WHAT YOU NEED TO DO = Copy out each line of the data holding "that".

# start of DATASET SECTION

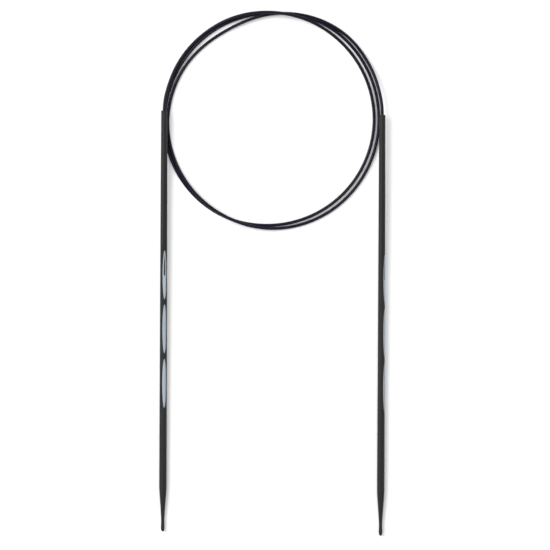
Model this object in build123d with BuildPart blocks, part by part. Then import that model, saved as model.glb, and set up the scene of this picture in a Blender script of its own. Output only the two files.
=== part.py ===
from build123d import *

import math
import os

# Circular knitting needle: two moulded tips joined by one thin cord, laid flat with the cord coiled.
# Millimetres. The tips run along Y with their points towards -Y, +Z is up and the surface is at Z = 0.
# The origin is under the middle of the two tips.
os.makedirs("parts", exist_ok=True)

# ---- driving dimensions -------------------------------------------------------------------------
# A distance along a tip is measured from its mouth, where the cord goes in, towards its point.
TIP_LENGTH = 170.0
TIP_SPACING = 88.0
LEFT_MOUTH_Y = 85.7
RIGHT_MOUTH_Y = 84.3
MOUTH_HEIGHT = 3.4
LEFT_ROLL = 17.0
RIGHT_ROLL = 64.0

GAUGE_RADIUS = 1.5
GAUGE_START = 130.0
GAUGE_END = 152.0
MOUTH_RADIUS = 1.25
WAIST_AT = 30.0
WAIST_RADIUS = 1.37
RIM_ROUND = 0.25
NECK_RADIUS = 0.67
NECK_AT = 165.8
DROP_RADIUS = 0.74
DROP_AT = 168.0
# Two stations on the cone between the gauge stretch and the neck: distance along, radius.
CONE_STATIONS = ((157.3, 1.17), (162.1, 0.835))

CORE_START = 1.0
CORE_END = 124.0
CORE_START_RADIUS = 1.0
CORE_END_RADIUS = 1.12
CORE_NOSE = 1.0
CORE_NOSE_RADIUS = 0.4

PAD_CENTRES = (66.3, 88.1, 110.1)
PAD_LENGTH = 19.7
PAD_WIDTH = 1.6
PAD_INSET = 0.05
PAD_BASE = 0.5
PAD_REACH = 1.6

CORD_DIAMETER = 1.25
CORD_RADIUS = CORD_DIAMETER / 2
RUNNING_GAP = 0.05
BORE_RADIUS = CORD_RADIUS + RUNNING_GAP
FLARE_RADIUS = 0.84
FLARE_DEPTH = 0.35
# How far a cutting profile runs past the face that it opens.
OVERRUN = 0.5
MOUTH_GAP = 0.15
TAIL_END = 66.5
STOP_RADIUS = 0.85
STOP_START = 64.9
STOP_END = 67.0
STOP_PLAY = 0.2

SLOT_START = 57.2
SLOT_SHOULDER = (61.6, 0.27)
SLOT_END = 66.6
SLOT_RADIUS = 0.36

COIL_CENTRE = (0.6, 81.9)
COIL_OUTER_RADIUS = 44.9
COIL_OUTER_SHIFT = (-0.7, 1.0)
COIL_INNER_RADIUS = 40.9
COIL_INNER_SHIFT = (-1.3, 0.4)
COIL_HEIGHT = 1.4
# Where strands cross, the coil is higher: each hump has its middle, half its spread and its height.
COIL_HUMPS = ((88.0, 30.0, 2.7), (88.0, 14.0, 4.0), (247.0, 24.0, 2.7))

LEAD_START = 3.5
BEND_SHARE = 0.45
# The cord between each mouth and the coil, after its first straight run.
LEFT_LEAD = (
    (-42.6, 95.1, 3.0),
    (-40.2, 101.8, 2.0),
    (-36.7, 108.0, 1.1),
    (-32.1, 113.5, 0.7),
    (-26.7, 118.1, 0.65),
)
RIGHT_LEAD = (
    (42.8, 94.0, 3.0),
    (40.6, 101.0, 2.0),
    (37.1, 107.5, 1.1),
    (32.7, 113.5, 0.7),
    (27.1, 118.4, 0.65),
)

# ---- directions ---------------------------------------------------------------------------------
# Each tip lies on the surface at the end of its gauge stretch, and its mouth is held up by the coil.
DROOP = math.asin((MOUTH_HEIGHT - GAUGE_RADIUS) / GAUGE_END)
ALONG = Vector(0, -math.cos(DROOP), -math.sin(DROOP))
UPWARD = Vector(0, -math.sin(DROOP), math.cos(DROOP))
SIDEWAYS = Vector(1, 0, 0)


def outer_outline(inset):
    """The outside of a tip as a half profile: distance along it, then radius less the inset."""
    mouth = (inset, 0)
    rim_inside = (inset, MOUTH_RADIUS - RIM_ROUND - inset)
    rim_outside = (RIM_ROUND + inset, MOUTH_RADIUS - inset)
    waist = (WAIST_AT, WAIST_RADIUS - inset)
    gauge_start = (GAUGE_START, GAUGE_RADIUS - inset)
    gauge_end = (GAUGE_END, GAUGE_RADIUS - inset)
    point = (TIP_LENGTH - inset, 0)
    cone = (
        gauge_end,
        *((station, radius - inset) for station, radius in CONE_STATIONS),
        (NECK_AT, NECK_RADIUS - inset),
        (DROP_AT, DROP_RADIUS - inset),
        point,
    )
    Line(mouth, rim_inside)
    RadiusArc(rim_inside, rim_outside, RIM_ROUND)
    Line(rim_outside, waist)
    Line(waist, gauge_start)
    Line(gauge_start, gauge_end)
    Spline(cone, tangents=((1, -0.02), (0, -1)))
    Line(point, mouth)


def core_outline():
    """The round body of the core as a half profile: distance along the tip, then radius."""
    Polyline(
        (CORE_START, 0),
        (CORE_START, CORE_START_RADIUS),
        (CORE_END - CORE_NOSE, CORE_END_RADIUS),
        (CORE_END, CORE_NOSE_RADIUS),
        (CORE_END, 0),
        close=True,
    )


def pad_outline(centre):
    """One long oval, lengthwise along the tip."""
    with Locations((centre, 0)):
        Ellipse(PAD_LENGTH / 2, PAD_WIDTH / 2)


def make_tip(side, mouth, roll):
    """Builds and writes one tip: its core, its skin, and the cord's end and end stop inside it."""
    facing = UPWARD * math.cos(math.radians(roll)) + SIDEWAYS * math.sin(math.radians(roll))
    axis = Axis(mouth, ALONG)
    profile = Plane(origin=mouth, x_dir=ALONG, z_dir=ALONG.cross(facing * -1))
    pad_base = Plane(origin=mouth, x_dir=ALONG, z_dir=facing).offset(PAD_BASE)

    # The core with its three raised oval pads, before it is bored.
    with BuildPart() as blank:
        with BuildSketch(profile):
            with BuildLine():
                core_outline()
            make_face()
        revolve(axis=axis)
        for centre in PAD_CENTRES:
            with BuildSketch(pad_base):
                pad_outline(centre)
            extrude(amount=PAD_REACH)
        with BuildSketch(profile):
            with BuildLine():
                outer_outline(PAD_INSET)
            make_face()
        revolve(axis=axis, mode=Mode.INTERSECT)

    # The pale core: bored for the cord's end, wider at its stop, and slotted in the first pad.
    with BuildPart() as core:
        add(blank.part)
        with BuildSketch(profile):
            with BuildLine():
                Polyline(
                    (CORE_START - OVERRUN, 0),
                    (CORE_START - OVERRUN, BORE_RADIUS),
                    (STOP_START - STOP_PLAY, BORE_RADIUS),
                    (STOP_START - STOP_PLAY, STOP_RADIUS + RUNNING_GAP),
                    (STOP_END + STOP_PLAY, STOP_RADIUS + RUNNING_GAP),
                    (STOP_END + STOP_PLAY, 0),
                    close=True,
                )
            make_face()
        revolve(axis=axis, mode=Mode.SUBTRACT)
        with BuildSketch(pad_base):
            with BuildLine():
                Line((SLOT_START, 0), SLOT_SHOULDER)
                Line(SLOT_SHOULDER, (SLOT_END - SLOT_RADIUS, SLOT_RADIUS))
                ThreePointArc(
                    (SLOT_END - SLOT_RADIUS, SLOT_RADIUS),
                    (SLOT_END, 0),
                    (SLOT_END - SLOT_RADIUS, -SLOT_RADIUS),
                )
                Line((SLOT_END - SLOT_RADIUS, -SLOT_RADIUS), (SLOT_SHOULDER[0], -SLOT_SHOULDER[1]))
                Line((SLOT_SHOULDER[0], -SLOT_SHOULDER[1]), (SLOT_START, 0))
            make_face()
        extrude(amount=PAD_REACH, mode=Mode.SUBTRACT)
    core.part.label = side + "_tip_core"
    export_step(core.part, "parts/" + side + "_tip_core.step")

    # The black skin round the core, open over the pads, with a flared mouth for the cord.
    with BuildPart() as skin:
        with BuildSketch(profile):
            with BuildLine():
                outer_outline(0)
            make_face()
        revolve(axis=axis)
        with BuildSketch(profile):
            with BuildLine():
                core_outline()
            make_face()
        revolve(axis=axis, mode=Mode.SUBTRACT)
        for centre in PAD_CENTRES:
            with BuildSketch(pad_base):
                pad_outline(centre)
            extrude(amount=PAD_REACH, mode=Mode.SUBTRACT)
        with BuildSketch(profile):
            with BuildLine():
                Polyline(
                    (-OVERRUN, 0),
                    (-OVERRUN, FLARE_RADIUS),
                    (0, FLARE_RADIUS),
                    (FLARE_DEPTH, BORE_RADIUS),
                    (CORE_START + OVERRUN, BORE_RADIUS),
                    (CORE_START + OVERRUN, 0),
                    close=True,
                )
            make_face()
        revolve(axis=axis, mode=Mode.SUBTRACT)
    skin.part.label = side + "_tip_skin"
    export_step(skin.part, "parts/" + side + "_tip_skin.step")

    # The end of the cord inside the tip.
    with BuildPart() as tail:
        with BuildSketch(Plane(origin=mouth, z_dir=ALONG).offset(MOUTH_GAP)):
            Circle(CORD_RADIUS)
        extrude(amount=TAIL_END - MOUTH_GAP)
    tail.part.label = side + "_cord_tail"
    export_step(tail.part, "parts/" + side + "_cord_tail.step")

    # The cap on the cord's end, which turns in the core and can't pull out of it.
    with BuildPart() as stop:
        with BuildSketch(Plane(origin=mouth, z_dir=ALONG).offset(STOP_START)):
            Circle(STOP_RADIUS)
        extrude(amount=STOP_END - STOP_START)
        with BuildSketch(Plane(origin=mouth, z_dir=ALONG).offset(STOP_START)):
            Circle(CORD_RADIUS)
        extrude(amount=TAIL_END - STOP_START, mode=Mode.SUBTRACT)
    stop.part.label = side + "_cord_stop"
    export_step(stop.part, "parts/" + side + "_cord_stop.step")


def bend_radii(points):
    """The radius of each corner of a route, as large as its two runs allow."""
    radii = []
    for before, corner, after in zip(points, points[1:], points[2:]):
        arriving = corner - before
        leaving = after - corner
        half_turn = math.radians(arriving.get_angle(leaving)) / 2
        shorter = min(arriving.length, leaving.length)
        radii.append(BEND_SHARE * shorter / math.tan(half_turn))
    return radii


def make_lead(side, mouth, route):
    """Builds and writes the cord from one mouth to the coil, as runs joined by tangent arcs."""
    points = [mouth - ALONG * MOUTH_GAP, mouth - ALONG * LEAD_START]
    points += [Vector(*point) for point in route]
    radii = bend_radii(points)
    with BuildPart() as lead:
        with BuildLine() as path:
            FilletPolyline(*points, radius=radii)
        with BuildSketch(Plane(origin=path.line @ 0, z_dir=path.line % 0)):
            Circle(CORD_RADIUS)
        sweep()
    lead.part.label = side + "_cord_lead"
    export_step(lead.part, "parts/" + side + "_cord_lead.step")
    by_section = math.pi * CORD_RADIUS**2 * path.wire().length
    print(side, "lead radii", [round(radius, 1) for radius in radii])
    print(side, "lead volume over section times length", round(lead.part.volume / by_section, 4))


left_mouth = Vector(-TIP_SPACING / 2, LEFT_MOUTH_Y, MOUTH_HEIGHT)
right_mouth = Vector(TIP_SPACING / 2, RIGHT_MOUTH_Y, MOUTH_HEIGHT)
make_tip("left", left_mouth, LEFT_ROLL)
make_tip("right", right_mouth, RIGHT_ROLL)
make_lead("left", left_mouth, LEFT_LEAD)
make_lead("right", right_mouth, RIGHT_LEAD)


def ring_face(radius, shift):
    """A disc of the coil's outer or inner outline, which aren't quite on one centre."""
    with Locations((COIL_CENTRE[0] + shift[0], COIL_CENTRE[1] + shift[1])):
        return Circle(radius, mode=Mode.PRIVATE)


# The outer shape of the coil: a flat ring one strand high, with humps where strands cross.
with BuildPart() as coil:
    with BuildSketch() as ring:
        add(ring_face(COIL_OUTER_RADIUS, COIL_OUTER_SHIFT))
        add(ring_face(COIL_INNER_RADIUS, COIL_INNER_SHIFT), mode=Mode.SUBTRACT)
    extrude(amount=COIL_HEIGHT)
    for middle, spread, height in COIL_HUMPS:
        with BuildSketch():
            add(ring.sketch)
            with BuildLine():
                reach = COIL_OUTER_RADIUS * 2
                low = Vector(reach, 0).rotate(Axis.Z, middle - spread)
                high = Vector(reach, 0).rotate(Axis.Z, middle + spread)
                hub = Vector(*COIL_CENTRE)
                Polyline(hub, hub + low, hub + high, close=True)
            make_face(mode=Mode.INTERSECT)
        extrude(amount=height)
coil.part.label = "cord_coil"
export_step(coil.part, "parts/cord_coil.step")

mount_at = (GAUGE_START + GAUGE_END) / 2
for mouth in (left_mouth, right_mouth):
    print("gauge middle", mouth + ALONG * mount_at, "direction", ALONG)
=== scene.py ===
import math

import bpy
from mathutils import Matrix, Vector


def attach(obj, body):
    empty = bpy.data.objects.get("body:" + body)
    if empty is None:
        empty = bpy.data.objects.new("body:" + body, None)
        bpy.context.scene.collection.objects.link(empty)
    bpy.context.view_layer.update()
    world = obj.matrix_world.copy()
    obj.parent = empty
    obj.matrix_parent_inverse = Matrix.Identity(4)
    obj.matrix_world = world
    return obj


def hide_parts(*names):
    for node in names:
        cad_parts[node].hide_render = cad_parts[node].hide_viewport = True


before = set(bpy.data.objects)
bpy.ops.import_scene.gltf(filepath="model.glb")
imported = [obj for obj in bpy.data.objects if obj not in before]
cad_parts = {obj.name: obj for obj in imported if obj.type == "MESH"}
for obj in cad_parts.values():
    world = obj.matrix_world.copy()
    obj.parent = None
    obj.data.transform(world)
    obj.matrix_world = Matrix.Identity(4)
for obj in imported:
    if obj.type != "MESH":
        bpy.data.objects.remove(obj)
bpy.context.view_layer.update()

# Circular knitting needle. Metres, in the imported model's frame: the tips run along Y with their
# points towards -Y, +Z is up, and the needle lies on the plane Z = 0.
MM = 0.001

# ---- camera: straight down, with the two tips leaning very slightly -----------------------------
FRAME_WIDTH = 222.4 * MM
VIEW_CENTRE = (0.95 * MM, 19.5 * MM)
CAMERA_HEIGHT = 1.6
CAMERA_LEAN = math.radians(0.235)
SENSOR_WIDTH = 36.0

camera_data = bpy.data.cameras.new("camera")
camera_data.sensor_width = SENSOR_WIDTH
camera_data.lens = SENSOR_WIDTH * CAMERA_HEIGHT / FRAME_WIDTH
camera_data.clip_start = 0.05
camera_data.clip_end = 20.0
camera = bpy.data.objects.new("camera", camera_data)
camera.location = (VIEW_CENTRE[0], VIEW_CENTRE[1], CAMERA_HEIGHT)
camera.rotation_euler = (0.0, 0.0, CAMERA_LEAN)
bpy.context.scene.collection.objects.link(camera)
bpy.context.scene.camera = camera
bpy.context.scene.view_settings.view_transform = "Standard"

# ---- the cord's route, in millimetres -----------------------------------------------------------
CORD_RADIUS = 0.625
MOUTH_HEIGHT = 3.4
GAUGE_RADIUS = 1.5
GAUGE_END = 152.0
DROOP = math.asin((MOUTH_HEIGHT - GAUGE_RADIUS) / GAUGE_END)
ALONG = Vector((0.0, -math.cos(DROOP), -math.sin(DROOP)))
LEFT_MOUTH = Vector((-44.0, 85.7, MOUTH_HEIGHT))
RIGHT_MOUTH = Vector((44.0, 84.3, MOUTH_HEIGHT))
MOUTH_ENTRY = 0.05  # how far each end of the cord goes into its mouth
LEAD_START = 3.5  # how far the cord runs straight out of a mouth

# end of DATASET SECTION

EXERCISE RESPONSE =
Model this object in build123d with BuildPart blocks, part by part. Then import that model, saved as model.glb, and set up the scene of this picture in a Blender script of its own. Output only the two files.
# How far a cutting profile runs past the face that it opens.